Myth 3: The Settlement Forces Brokers to Reduce Their Compensation

  • Truth: The settlement does not force brokers to reduce their fees. Compensation remains negotiable between brokers and their clients.

Myth 4: The Settlement Is a Significant Win for Buyers in Fee Negotiation

  • Truth: While the settlement may increase transparency, it does not inherently provide buyers with an advantage in fee negotiations.

Myth 5: The Settlement Will Make Homeownership More Affordable

  • Truth: The affordability of homeownership is determined by many factors, and the settlement alone is not likely to have a significant impact on this.

Myth 6: All Compensation Will Now Be Paid by Buyers

  • Truth: Although the settlement allows for the possibility of buyers paying agent compensation, it does not mandate this as the only method. Sellers can still offer compensation in various forms.

Myth 7: The Settlement Will Lead to Widespread Reductions in Agent Compensation

  • Truth: The settlement may lead to changes in how compensation is negotiated, but it does not necessarily mean that agent compensation rates will decrease across the board.

 Potential Positive Outcomes from the NAR Settlement

Enhanced Transparency: The settlement promotes transparency in real estate transactions by requiring clear disclosure of broker compensation, which can build trust between clients and agents.

Empowerment through Negotiation: With commissions being negotiable and not rated publicly on the MLS, both buyers and sellers may feel more empowered to discuss and agree upon fair compensation.

Innovation in Marketing: The prohibition of compensation offers on the MLS could inspire real estate professionals to develop innovative marketing and negotiation strategies.

Clarity in Representation: The requirement for written buyer agency agreements ensures that buyers are fully aware of the terms of their representation, fostering a more informed client-agent relationship.

Consumer Choice: The settlement allows for a variety of compensation structures, giving consumers more options to find services that best suit their needs.

Professional Standards: The emphasis on written agreements and transparent compensation reinforces professional standards and ethical practices in the industry.

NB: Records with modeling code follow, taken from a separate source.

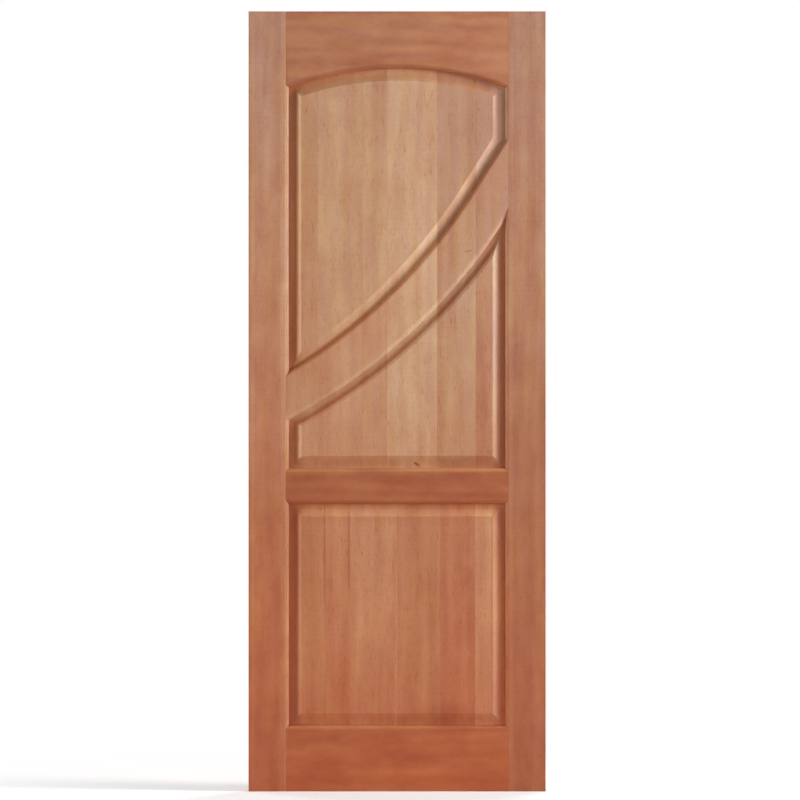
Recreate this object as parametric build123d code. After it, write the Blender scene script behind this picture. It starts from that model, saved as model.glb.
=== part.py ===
from build123d import *
from math import acos, cos, degrees, sin, sqrt
import os

# A stile-and-rail door leaf. An arched top rail and a curved muntin that sweeps up from the left
# stile to the right one divide it into three raised-and-fielded panels, moulded alike on both faces.
#
# Frame: X runs across the door from the hinge edge, Y through its thickness with the front
# towards -Y, and Z up. The origin is in the middle of the hinge edge.

# Leaf
door_width = 800.0
door_height = 2100.0
door_thickness = 40.0

# Stiles and rails, as face widths from the outer edge, or from the neighbour, to the arris
stile_width = 100.0
bottom_rail_width = 168.0
lower_opening_height = 615.0
middle_rail_width = 78.0
top_rail_width = 144.0  # at the crown of the arch
arch_rise = 55.0

# Curved muntin: the arc of its upper arris, where that arc turns into a straight run up to the
# right stile, and the width of the muntin square to the arc
sweep_radius = 1484.0
sweep_left_height = 1116.5  # above the foot, on the arris of the left stile
sweep_right_height = 1779.0  # above the foot, where the arc alone would meet the right stile
straight_from = 605.0  # from the hinge edge
muntin_width = 98.0

# Sticking, the quarter-round moulding along the inner edges of the frame, and the groove in it
quirk = 1.0  # the small step down from the face to the quarter round
sticking_width = 9.0
flats = 4  # a rounded profile is cut as this many flats, so that it stays light along the curves
groove_width = 14.0
groove_depth = 14.0
tenon_clearance = 0.3  # at the bottom of a groove
tongue_clearance = 0.2  # on each face of a panel's tongue, and between the cove and the lip

# Raised panels: how far in from the arris the cove reaches the field, which is a little less
# along the muntin
field_inset = 42.0
muntin_field_inset = 38.5
field_drop = 1.0  # from the face of the frame down to the field

# Edge-glued boards, from the left stile to the right one: how they share the opening's width
upper_board_shares = (86, 121, 66, 135, 104, 88)
lower_board_shares = (107, 66, 127, 117, 93, 90)

foot = -door_height / 2
head = foot + door_height
half_thickness = door_thickness / 2
half_groove = groove_width / 2
tongue_half_thickness = half_groove - tongue_clearance
field_half_thickness = half_thickness - field_drop
overcut = 2.0  # how far a cutter reaches past the wood it leaves

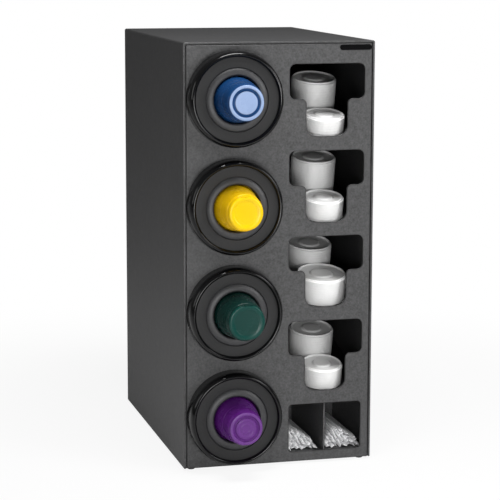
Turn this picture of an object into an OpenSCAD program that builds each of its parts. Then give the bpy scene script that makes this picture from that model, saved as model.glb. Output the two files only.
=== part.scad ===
// Countertop cup, lid and straw dispenser.
// A plastic cabinet: four sprung cup tubes on its left, four lid shelves over a straw bin on its right.
// Millimetres, +Z up, the front faces -Y. The origin is on the counter, under the whole object's middle.

/* [Cabinet] */
// Width of the cabinet over its side walls
body_w = 390; // [384:1:430]
// Height of the cabinet above its feet
body_h = 850; // [844:1:900]
// Depth of the cabinet from its front face to its back face
body_d = 595; // [575:1:660]
// Thickness of the wrapped shell
wall = 4; // [3:0.5:5]
// Radius of the shell's two long top edges
shell_r = 4; // [2:0.5:8]
// Thickness of the front and back panels
panel_t = 4; // [3:0.5:6]
// Shadow gap between the shell and the front panel
panel_gap = 1.8; // [1:0.1:2.4]
// Thickness of the base panel
base_t = 4; // [3:0.5:6]
// Thickness of the upright divider between the cups and the lids
divider_t = 3; // [2:0.5:5]
// Height of the rubber feet
foot_h = 5; // [3:0.5:12]
// Radius of the rubber feet
foot_r = 7.5; // [5:0.5:14]
// Distance of each foot's centre from the nearest walls' outer faces
foot_inset = 18; // [16:1:40]
// Side of the square cleats that the back panel is screwed to
cleat = 12; // [10:1:16]
// Shank radius of the back panel's screws
screw_r = 2; // [1.5:0.1:2.5]

/* [Cup dispensers] */
// Inner width of the cup bay, from the left wall to the divider
bay_w = 192; // [190:1:200]
// Height from one cup dispenser to the next
disp_pitch = 212; // [204:1:213]
// Outer radius of the glossy collar
collar_r = 94.5; // [93:0.5:95]
// How far the collar's crest stands off the front panel
collar_crest = 41; // [39:0.5:45]
// Radius of the collar's inner lip, where the face ring starts
collar_lip_r = 83; // [82:0.5:83.5]
// Height of the face ring's outer surface off the front panel
face_h = 35; // [33:0.5:36]
// Thickness of the face ring
face_t = 2.5; // [2:0.5:3]
// Radius of the hole in the face ring
face_hole_r = 62.5; // [62:0.5:64]
// Inner radius of the cup tube
tube_r = 62; // [60:0.5:63]
// Wall thickness of the cup tube
tube_t = 2.5; // [2:0.5:3]
// Length of the cup tube behind the front panel
tube_len = 530; // [500:1:540]
// Inner radius of the diaphragm's lip, which the cups slide through
lip_r = 47; // [47:0.1:48]
// Height of the back edge of the diaphragm's lip off the front panel
lip_h = 13.5; // [11:0.5:16]
// Width of the slots in the tube that the follower's arms run in
slot_w = 10; // [8:0.5:14]
// Radius of the pegs that the springs hook on
peg_r = 2.5; // [2:0.1:3]
// Outer radius of the follower's springs
spring_r = 3.5; // [2.5:0.1:4]
// Length of the follower's nose, which fills the last cup
nose_len = 60; // [40:1:80]

/* [Cups] */
// How far each front cup's base stands out of the front panel, from the top dispenser down
cup_proud = [107, 106, 115, 110]; // [100:1:125]
// Radius of each cup's base, from the top dispenser down
cup_base_r = [34.5, 34.1, 36.1, 33]; // [32:0.1:37]
// Radius of the cups just under their rims
cup_mouth_r = 46.3; // [45.5:0.1:46.5]
// Radius of the cups' rolled rims
cup_rim_r = 48.6; // [48.4:0.1:50]
// Wall thickness of the cups
cup_t = 0.8; // [0.6:0.1:0.9]
// Distance from one nested cup to the next
cup_pitch = 14; // [13.5:0.5:16]
// Number of cups nested behind each front cup
cup_count = 10; // [4:1:14]

/* [Lid compartments] */
// Slope of the lid shelves, down towards the front
shelf_slope = 13; // [8:1:14]
// Height from one lid opening to the next
lid_pitch = 172; // [170:1:174]
// Distance from the top of the cabinet to the top of the first lid opening
lid_top = 45; // [38:1:50]
// Width of each lid opening's upper part
open_w = 154; // [140:1:160]
// Height of each lid opening's upper part
open_upper_h = 69; // [60:1:80]
// Whole height of each lid opening
open_h = 143; // [138:1:146]
// Width of the finger slot under each lid opening
finger_w = 85; // [70:1:95]
// Corner radius of each lid opening's upper part
open_r = 12; // [6:1:16]
// Corner radius at the foot of the finger slot
finger_r = 22; // [10:1:28]
// Radius where the finger slot meets the upper part
throat_r = 10; // [4:1:12]
// How far the shelf's surface lies below the foot of the finger slot
sill = 6; // [4:0.5:8]
// Thickness of the shelves
shelf_t = 3; // [2:0.5:4]
// Width and height of the rails under the shelves
rail = [6, 8]; // [5:1:9]

/* [Lids] */
// Radius of the front stack's lids, from the top compartment down
lid_front_r = [41.3, 41.3, 51.3, 42.3]; // [40:0.1:52]
// Number of lids in the front stack, from the top compartment down
lid_front_n = [6, 7, 9, 7]; // [4:1:10]
// Radius of the rear stack's lids, from the top compartment down
lid_rear_r = [46, 46, 47, 46]; // [40:0.1:48]
// Number of lids in the rear stack, from the top compartment down
lid_rear_n = [15, 17, 14, 14]; // [8:1:17]
// Skirt height of one lid
lid_h = 9; // [8:0.5:12]
// Distance from one stacked lid to the next
lid_step = 5.5; // [5:0.1:6]
// Wall thickness of the lids
lid_t = 0.8; // [0.6:0.1:0.9]
// Distance of the lid stacks to the right of their openings' middle
lid_shift = 7; // [0:1:12]

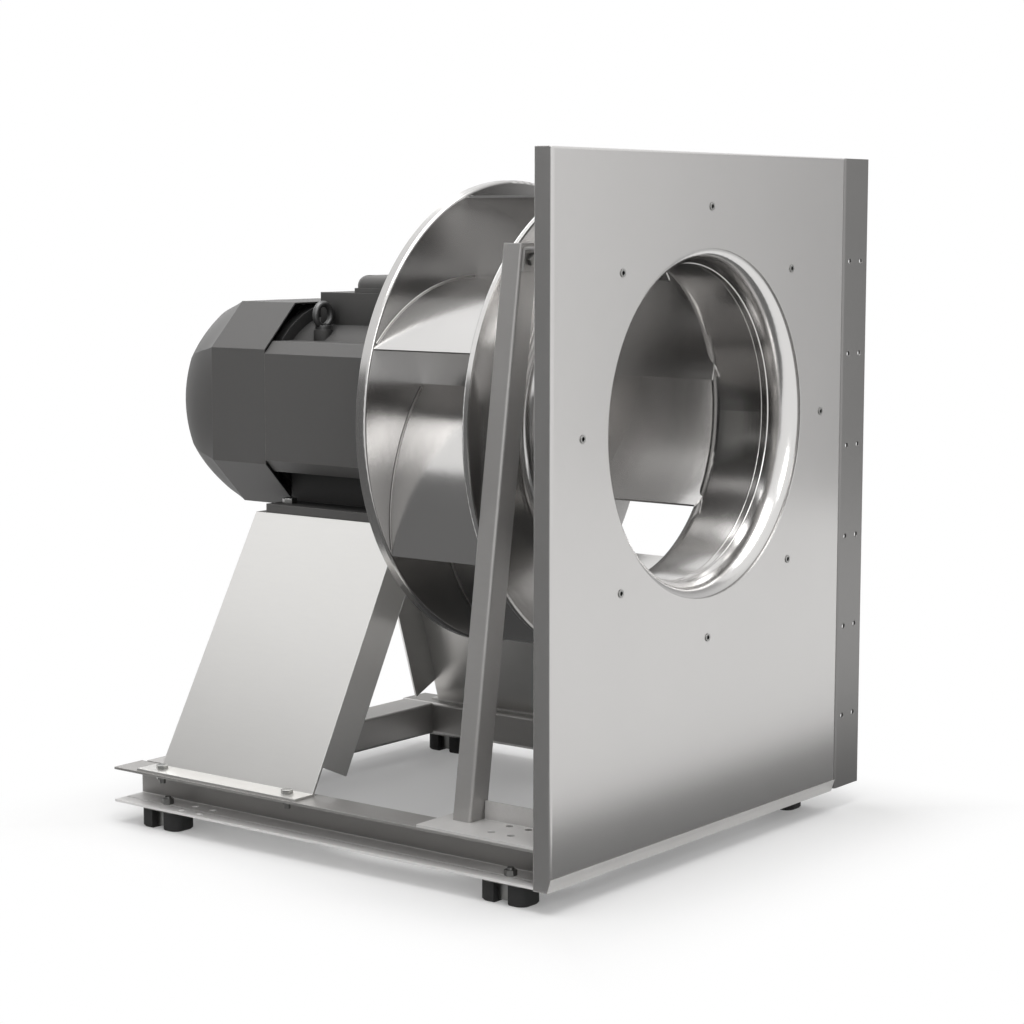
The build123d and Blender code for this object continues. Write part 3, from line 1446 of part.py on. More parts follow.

Exploring Potential Negative Implications from the NAR Settlement

Risk for First-Time Homeowners

  • One concerns is the potential risk facing first-time homeowners who may find themselves without representation due to the seller's decision not to pay for the buyer broker. This scenario could force buyers on a tight budget to navigate complex transactions without professional guidance, echoing a time when buyer representation was virtually non-existent. Such a regression raises red flags, considering the legal disputes that ensued from the lack of buyer advocacy in the past.

Potential for Discriminatory Practices

  • The settlement’s language might inadvertently allow sellers to discriminate by offering compensation based on the buyer agent’s gender, race, or age, while illegal, the concern is that the settlement could enable covert discriminatory behavior.

Mandatory Written Buyer Agency Agreements

  • The settlement mandates written buyer agency agreements before property showings, which could slow down the buying process.

Impact on Real Estate Practices:

  • The prohibition of compensation offers on the MLS may lead to a shift in how agents market their services and negotiate fees, the settlement could lead to more transactions being ‘double-ended’ by listing agents, raising questions about the benefits for consumers.

Misinformation and Public Perception:

  • Misinformation in the media about the settlement and real estate commissions could affect public understanding and industry reputation.

Conclusion

The NAR settlement is more than just a legal resolution; it’s a catalyst for change in the real estate industry. As you embark on your home buying journey, take advantage of the opportunity to negotiate and understand the full scope of your agent’s compensation. Stay informed, ask questions, and ensure your interests are protected every step of the way.

This article aims to provide a balanced perspective on the NAR settlement, addressing also the concerns it raises for buyer representation, the impact on real estate practices, and the importance of combating misinformation.